Discuss the concept of “bad faith” in the context of West Virginia insurance claims handling. What specific actions by an insurer could constitute bad faith, and what remedies are available to an insured who has been subjected to bad faith claims handling practices? Cite relevant West Virginia statutes and case law in your response.

“Bad faith” in insurance claims handling refers to an insurer’s unreasonable and unwarranted denial of a legitimate claim or failure to properly investigate and process a claim. West Virginia law recognizes that an insurer has a duty to act in good faith and deal fairly with its insured. A breach of this duty can give rise to a cause of action for bad faith.
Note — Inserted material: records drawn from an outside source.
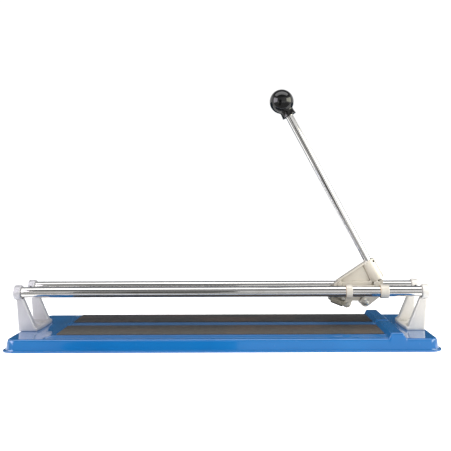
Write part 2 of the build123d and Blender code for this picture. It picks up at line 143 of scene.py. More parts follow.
def standing_sheet(start, end, low, high, lean=0.0):
    """Corners of a sheet that stands over a line, with its top moved along Y by the lean."""
    return [(*start, low), (*end, low), (end[0], end[1] + lean, high), (start[0], start[1] + lean, high)]


def glowing(name, level):
    """Paper that glows evenly, so that it holds its tone in every reflection."""
    paper = bpy.data.materials.new(name)
    paper.use_nodes = True
    shader = paper.node_tree.nodes["Principled BSDF"]
    shader.inputs["Base Color"].default_value = (0, 0, 0, 1)
    shader.inputs["Roughness"].default_value = 1
    shader.inputs["Emission Color"].default_value = (*level, 1)
    shader.inputs["Emission Strength"].default_value = 1
    return paper


def make_card(name, corners, level):
    """Studio card that only glossy surfaces see."""
    mesh = bpy.data.meshes.new(name)
    mesh.from_pydata(corners, [], [(0, 1, 2, 3)])
    mesh.materials.append(glowing(name, level))
    card = bpy.data.objects.new(name, mesh)
    scene.collection.objects.link(card)
    card.visible_camera = False
    card.visible_diffuse = False
    card.visible_shadow = False


def make_floor():
    """Pale floor, bright enough to run into the background."""
    reach = 14.0
    mesh = bpy.data.meshes.new("floor")
    mesh.from_pydata(level_sheet(-reach, reach, -reach, reach, 0), [], [(0, 1, 2, 3)])
    floor = bpy.data.objects.new("floor", mesh)
    scene.collection.objects.link(floor)
    paper = bpy.data.materials.new("paper")
    paper.use_nodes = True
    shader = paper.node_tree.nodes["Principled BSDF"]
    shader.inputs["Base Color"].default_value = (0.9, 0.9, 0.9, 1)
    shader.inputs["Roughness"].default_value = 0.9
    shader.inputs["Emission Color"].default_value = (1, 1, 1, 1)
    shader.inputs["Emission Strength"].default_value = 0.72
    mesh.materials.append(paper)


def make_cards():
    """Bright and dark cards round the object, which give its glossy parts their bands."""
    wide = 1.5
    dark_strip = [
        (-0.38, -1.29, 0.004),
        (-0.06, -1.29, 0.004),
        (-0.02, -0.35, 0.004),
        (-0.24, -0.35, 0.004),
    ]
    cards = {
        "back_card": (standing_sheet((-wide, 0.42), (wide, 0.42), 0.002, 0.4, 0.08), (0.03, 0.07, 0.12)),
        "front_floor_card": (level_sheet(-wide, wide, -1.3, -0.12, 0.002), (0.36, 0.36, 0.36)),
        "camera_side_card": (standing_sheet((-0.6, -1.3), (0.0, -1.3), 0.004, 0.62), (0.06, 0.06, 0.055)),
        "dark_floor_card": (dark_strip, (0.03, 0.03, 0.028)),
        "overhead_card": (level_sheet(-1.1, 1.1, -0.6, 0.2, 1.5), (2.6, 2.6, 2.6)),
        "left_card": (standing_sheet((-0.95, -1.1), (-1.0, -0.1), 0.22, 0.95), (5.0, 4.8, 5.3)),
        "right_card": (standing_sheet((1.1, -1.05), (1.2, 0.1), 0.3, 0.95), (5.5, 5.5, 4.6)),
    }
    for name, (corners, level) in cards.items():
        make_card(name, corners, level)


def make_world():
    """White surround near the horizon, a darker ceiling, and a greyer side behind the camera.

    That side is darkest on its left.
    """
    world = bpy.data.worlds.new("surround")
    scene.world = world
    world.use_nodes = True
    tree = world.node_tree
    coords = tree.nodes.new("ShaderNodeTexCoord")
    split = tree.nodes.new("ShaderNodeSeparateXYZ")
    put(tree, split.inputs[0], coords.outputs["Generated"])
    sky = colour_ramp(tree, split.outputs["Z"], 0.42, 0.66, (1.04, 1.04, 1.04), (0.2, 0.2, 0.21))
    behind_camera = map_range(tree, split.outputs["X"], -0.35, 0.35, 0.45, 0.8)
    side = map_range(tree, split.outputs["Y"], -0.9, 0.2, behind_camera, 1.0)
    shaded = mix_colours(tree, 1.0, sky, side, "MULTIPLY")
    put(tree, tree.nodes["Background"].inputs["Color"], shaded)


def make_lights():
    """One long lamp over the camera, a fill at each side and one overhead."""
    target = (0.05, 0, 0.08)
    white = (1, 1, 1)
    warm = (1.0, 0.975, 0.94)
    cool = (0.95, 0.97, 1.0)
    area_light("key_strip", (0.25, -1.2, 1.35), target, (2.4, 0.5), 14.8, white)
    area_light("right_fill", (1.05, -0.75, 0.5), (0.26, 0, 0.07), (0.6, 0.6), 3.2, warm)
    area_light("left_fill", (-1.5, -0.7, 0.6), (-0.2, 0, 0.05), (0.8, 0.8), 2, cool)
    area_light("top_fill", (0.25, -0.1, 1.5), (0.1, 0, 0), (1.6, 0.8), 9, white)


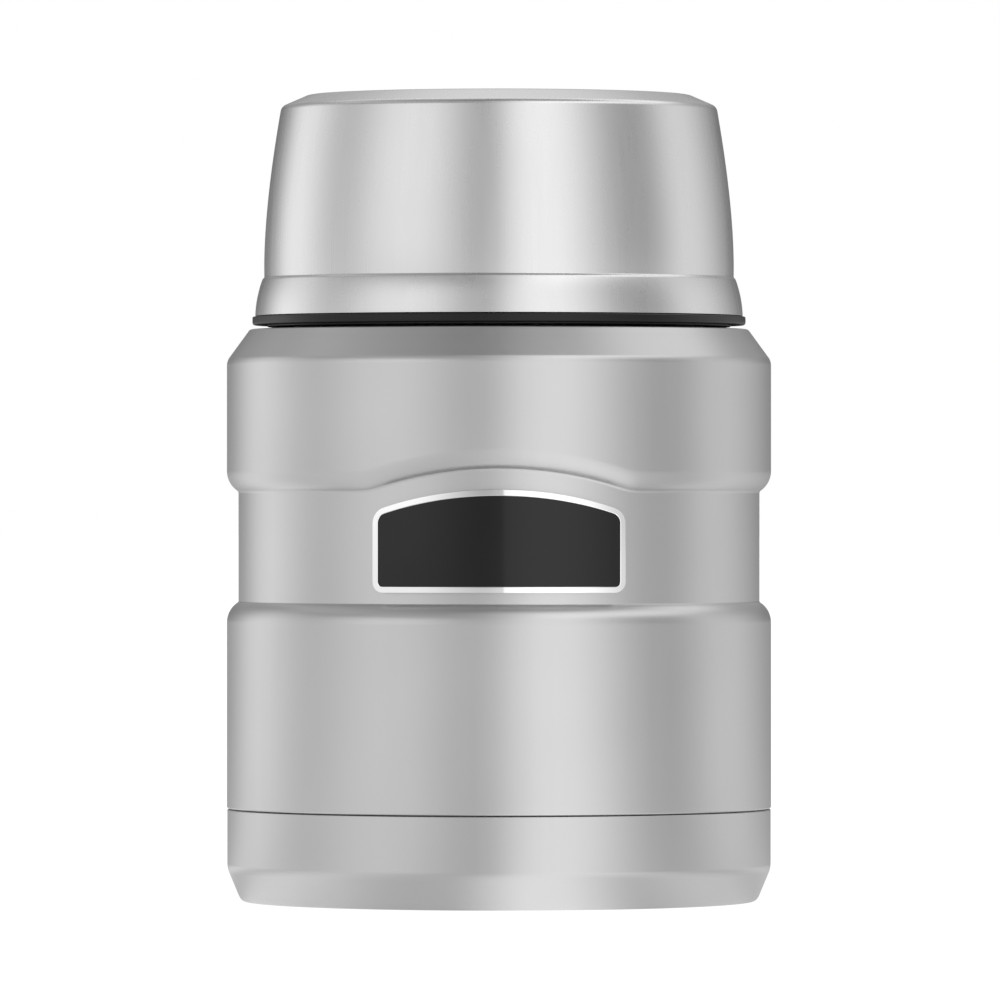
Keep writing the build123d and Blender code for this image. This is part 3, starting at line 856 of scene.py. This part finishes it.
def badgeBlank(border):
    # the flat outline, x counted along the bend, its top an arc through both sides and the peak;
    # it is sliced upright so that it can bend, and its border is marked off all round
    half = badge["waist"] * asin(badge["halfWidth"] / badge["waist"])
    rise = badge["peak"] - badge["sideTop"]
    radius = (half**2 + rise**2) / (2 * rise)
    centre = badge["peak"] - radius
    reach = int((half - badge["corner"]) / badge["slice"])  # leaves room for the corners
    slices = [k * badge["slice"] for k in range(reach, -reach - 1, -1)]
    arch = [(half, badge["sideTop"])]
    arch += [(x, centre + sqrt(radius**2 - x**2)) for x in slices]
    arch += [(-half, badge["sideTop"])]
    places = [(x, 0, z) for x, z in [(-half, badge["bottom"]), (half, badge["bottom"]), *arch]]
    bm = bmesh.new()
    corner = badge["corner"]
    roundedFace(bm, places, [corner, corner, corner, *[0] * len(slices), corner], segments=8)
    for cut in slices:
        everything = bm.verts[:] + bm.edges[:] + bm.faces[:]
        bmesh.ops.bisect_plane(bm, geom=everything, plane_co=(cut, 0, 0), plane_no=(1, 0, 0), dist=1e-4)
    marked = bmesh.ops.inset_region(
        bm, faces=bm.faces[:], thickness=border, use_even_offset=True, use_boundary=True
    )
    return bm, marked["faces"]


def bendRoundWaist(bm):
    # wraps the sliced piece: depth in front of y = 0 becomes radius
    for vert in bm.verts:
        angle = vert.co.x / badge["waist"]
        radius = badge["back"] - vert.co.y
        vert.co.x = radius * sin(angle)
        vert.co.y = -radius * cos(angle)


def makeBadgeFrame():
    bm, border = badgeBlank(badge["border"])
    bmesh.ops.delete(bm, geom=[f for f in bm.faces if f not in border], context="FACES")
    raiseFaces(bm, (0, -badge["frameHeight"], 0))
    frontEdges = [
        e
        for e in bm.edges
        if all(v.co.y < -badge["frameHeight"] / 2 for v in e.verts)
        and any(abs(f.normal.y) < 0.5 for f in e.link_faces)
    ]
    softenEdges(bm, frontEdges, badge["frameEdge"])
    bendRoundWaist(bm)
    # sharp enough to keep the bright front even right up to its softened edges
    closeMesh(bm, "badgeFrame", "badgeChrome", "jar", "badge_frame", sharp=12)


def makeBadgeFace():
    bm, border = badgeBlank(badge["border"] + badge["gap"])
    bmesh.ops.delete(bm, geom=border, context="FACES")
    raiseFaces(bm, (0, -badge["faceHeight"], 0))
    bendRoundWaist(bm)
    closeMesh(bm, "badgeFace", "badgeBlack", "jar", "badge_face", sharp=50)


makeBadgeFrame()
makeBadgeFace()
print("badge is bent")


# inner vessel: the food space, its mouth and rolled lip

vessel = {
    "radius": 41.8,
    "bottom": 12.6,
    "corner": 6.0,
    "shoulder": 86.5,
    "bend": 1.4,
    "neckBottom": 97.0,
    "neckBend": 0.8,
    "neck": 33.9,
    "lipRadius": 35.2,
    "lipBottom": 116.5,
    "lipTop": 117.0,
    "lipEdge": 0.2,
    "mouthEdge": 0.3,
    "wall": 0.5,
}


def makeInnerVessel():
    wall, radius, neck = vessel["wall"], vessel["radius"], vessel["neck"]
    bm = turnSection(
        [
            (0, vessel["bottom"], 0),
            (radius, vessel["bottom"], vessel["corner"]),
            (radius, vessel["shoulder"], vessel["bend"]),
            (neck, vessel["neckBottom"], vessel["neckBend"]),
            (neck, vessel["lipBottom"], 0),
            (vessel["lipRadius"], vessel["lipBottom"], 0),
            (vessel["lipRadius"], vessel["lipTop"], vessel["lipEdge"]),
            (neck - wall, vessel["lipTop"], vessel["mouthEdge"]),
            (neck - wall, vessel["neckBottom"] - wall / 2, vessel["neckBend"]),
            (radius - wall, vessel["shoulder"] - wall / 2, vessel["bend"]),
            (radius - wall, vessel["bottom"] + wall, vessel["corner"] - wall),
            (0, vessel["bottom"] + wall, 0),
        ]
    )
    closeMesh(bm, "innerVessel", "vesselSteel", "jar", "inner_vessel")


makeInnerVessel()
print("inner vessel is turned")


# stopper: threaded cap with a fluted grip, plug and gasket

stopper = {
    "skirtInner": 36.4,
    "skirtOuter": 37.7,
    "skirtBottom": 99.15,
    "flange": 40.0,
    "flangeWall": 0.5,
    "flangeEdge": 0.15,
    "flangeRoot": 0.3,
    "deckBottom": 117.4,
    "deckTop": 119.4,
    "deckEdge": 0.6,
    "underDeck": 0.3,
    "grip": 35.4,
    "gripWall": 1.6,
    "gripTop": 129.0,
    "gripRoot": 0.35,
    "gripEdge": 0.6,
    "gripInnerEdge": 0.4,
    "wellCorner": 0.5,
    "flutes": 18,
    "fluteRadius": 1.2,
    "fluteFoot": 121.0,
    "fluteFade": 1.2,
}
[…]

Specific actions that could constitute bad faith include: unreasonably denying a claim without proper investigation, delaying payment of a valid claim, misrepresenting policy provisions, failing to acknowledge and act promptly upon communications, and compelling the insured to institute litigation to recover amounts due under the policy. West Virginia Code § 33-11-4 outlines unfair claim settlement practices, which can be indicative of bad faith. An insured who has been subjected to bad faith claims handling practices may have several remedies available. They can bring a lawsuit against the insurer for breach of contract and bad faith. If successful, the insured may be entitled to recover compensatory damages, including the amount of the unpaid claim, consequential damages (such as lost income or expenses incurred as a result of the denial), and punitive damages if the insurer’s conduct was particularly egregious or malicious. West Virginia case law, such as Hayseeds, Inc. v. State Farm Fire & Cas., has established the standards for proving bad faith claims. The insured must demonstrate that the insurer’s conduct was unreasonable and that the insurer knew or should have known that its conduct was unreasonable.